We would be giving future Houses of either party unbelievable new power to paralyze the Senate at their whim.
More thin arguments. More incomplete evidence. More partisan impeachments. In fact, this same House of Representatives has already indicated that they themselves may not be done impeaching! The House Judiciary Committee told a federal court this week that it will continue its impeachment investigation even after voting on these articles. And multiple Democratic members have already called publicly for more.
If the Senate blesses this, if the nation accepts it, presidential impeachments may cease being once-in-a-generation events and become a constant part of the political background noise. This extraordinary tool of last resort may become just another part of the arms race of polarization.
Real statesmen would have recognized, no matter their view of this president, that trying to remove him on this thin and partisan basis could unsettle the foundations of our Republic. Real statesmen would have recognized, no matter how much partisan animosity might be coursing through their veins, that cheapening the impeachment process was not the answer.
Historians will regard this as a great irony of this era: That so many who professed such concern for our norms and traditions themselves proved willing to trample our constitutional order to get their way. It is long past time for Washington D.C. to get a little perspective.
President Trump is not the first president with a populist streak, not the first to make entrenched elites uncomfortable. He’s certainly not the first president to speak bluntly, to mistrust the administrative state, or to rankle unelected bureaucrats. And Heaven knows he is not our first president to assert the constitutional privileges of his office rather than roll over when Congress demands unlimited sensitive information. None of these things is unprecedented.
I’ll tell you what would be unprecedented. It will be an unprecedented constitutional crisis if the Senate hands the House of Representatives a new, partisan “vote of no confidence” that the founders intentionally withheld, destroying the independence of the presidency. It will be unprecedented if we agree that any future House that dislikes any future president can rush through an unfair inquiry, skip the legal system, and paralyze the Senate with a trial. The House could do that at will under this precedent.
It will be unprecedented if the Senate says secondhand and thirdhand testimony from unelected civil servants is enough to overturn the people’s vote. It will be an unprecedented constitutional crisis if the Senate agrees to set the bar this low — forever.
It is clear what this moment requires. It requires the Senate to fulfill our founding purpose.

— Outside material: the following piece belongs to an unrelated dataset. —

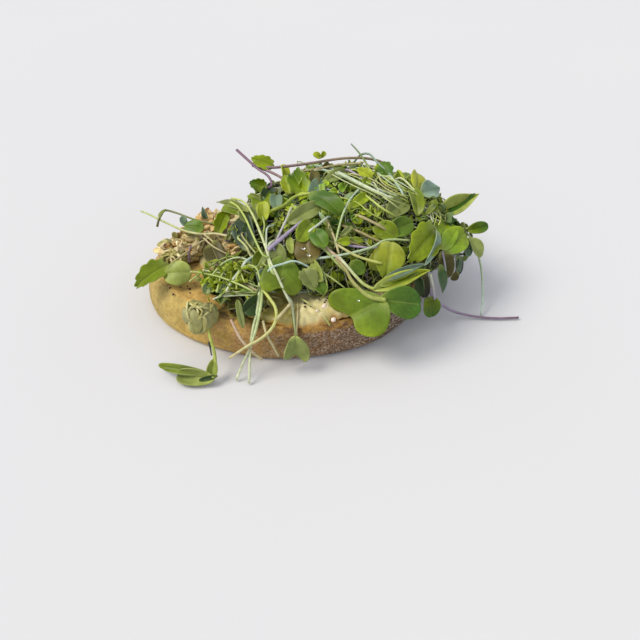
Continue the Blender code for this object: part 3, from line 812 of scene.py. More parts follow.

The framers built the Senate to provide stability. To take the long view for our Republic. To safeguard institutions from the momentary hysteria that sometimes consumes our politics. To keep partisan passions from boiling over. The Senate exists for moments like this. That’s why this body has the ultimate say in impeachments.
The framers knew the House would be too vulnerable to transient passions and violent factionalism. They needed a body that could consider legal questions about what has been proven and political questions about what the common good of our nation requires.
Hamilton said explicitly in Federalist 65 that impeachment involves not just legal questions, but inherently political judgments about what outcome best serves the nation. The House can’t do both. The courts can’t do both.
This is as grave an assignment as the Constitution gives to any branch of government, and the framers knew only the Senate could handle it. Well, the moment the framers feared has arrived.
A political faction in the lower chamber have succumbed to partisan rage. They have fulfilled Hamilton’s prophesy that impeachment will, quote, “connect itself with the pre-existing factions… enlist all their
animosities… [and] there will always be the greatest danger that the decision will be regulated more by the comparative strength of parties, than by the real demonstrations of innocence or guilt.” End quote.
That is what happened in the House last night. The vote did not reflect what had been proven. It only reflects how they feel about the President.
The Senate must put this right. We must rise to the occasion. There is only one outcome that is suited to the paucity of evidence, the failed inquiry, the slapdash case. Only one outcome suited to the fact that the accusations themselves are constitutionally incoherent. Only one outcome that will preserve core precedents rather than smash them into bits in a fit of partisan rage because one party still cannot accept the American people’s choice in 2016.
It could not be clearer which outcome would serve the stabilizing, institution-preserving, fever-breaking role for which the United States Senate was created, and which outcome would betray it.
The Senate’s duty is clear. The Senate’s duty is clear.